When school board and county taxes are factored in, the tax increase would be 1.69 per cent, or $54.31 on a $200,000 home.

Changes to assessments were factored in via a 2.37 per cent within the budget for a growth rate, but individual MPAC assessments could vary depending on homeowner.

Discussion of the budget was limited, with Councillor Leo Meloche questioning some costs pertaining to the Belle Vue property. While $75,000 was inserted as “seed money,” CAO John Miceli said he was confident that the Belle Vue Conservancy had raised enough money to have roof repairs done early in 2018. Meloche said while he would like to see Belle Vue restored, council was told no taxpayer money would be used.

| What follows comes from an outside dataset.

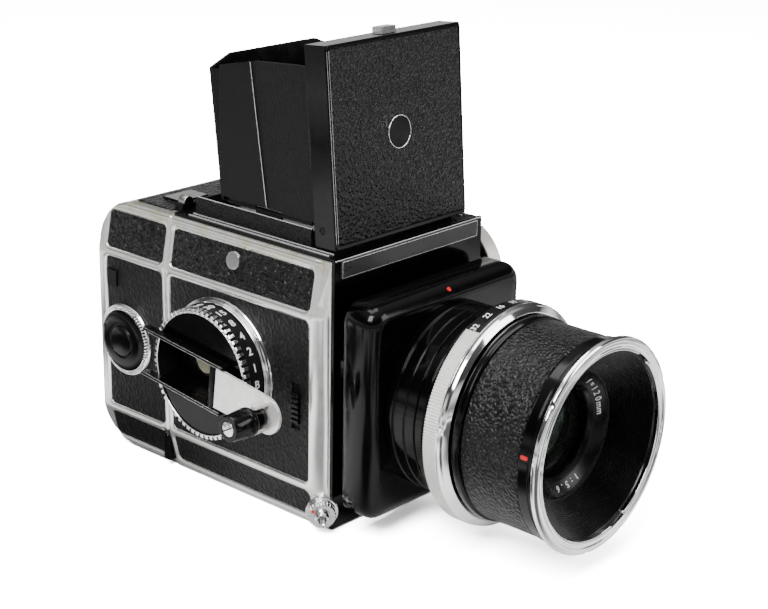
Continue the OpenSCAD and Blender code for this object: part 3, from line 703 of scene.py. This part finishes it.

“I want to see this happen but we’ve got to get significant money up front,” said Meloche.

Meloche added he is involved in another capital project and appreciates that raising donations is difficult, but hoped that Belle Vue fundraising efforts aren’t “petering out.”

CAO John Miceli said those efforts are not “petering out” and that the conservancy paid for roof and window evaluations. The windows are the next scheduled project, he said.

Miceli noted that both he and treasurer Justin Rousseau get regular updates from the conservancy and praised the conservancy for taking on “yeoman’s work on behalf of the town.”

Mayor Aldo DiCarlo said the budget passed without much further discussion as the issue had been discussed in detail during deliberations.

“This budget really stood out to me,” he said. “It is an amazing evolution from where we started.”

The budget was very detailed, DiCarlo added, and credited administration for their work.

“Everything is accounted for, everything is explained,” he said. “I can’t see any major changes in how this is presented.”

Residents can refer to the budget should they have questions on anything, he added.

“We do listen, we do act when we can and these are the results that come from it,” said DiCarlo. “We’re better now than we were three years ago.”

Councillor Rick Fryer also praised administration publicly, stating “things went smoothly this year” and that residents appreciate the effort that went into the budget.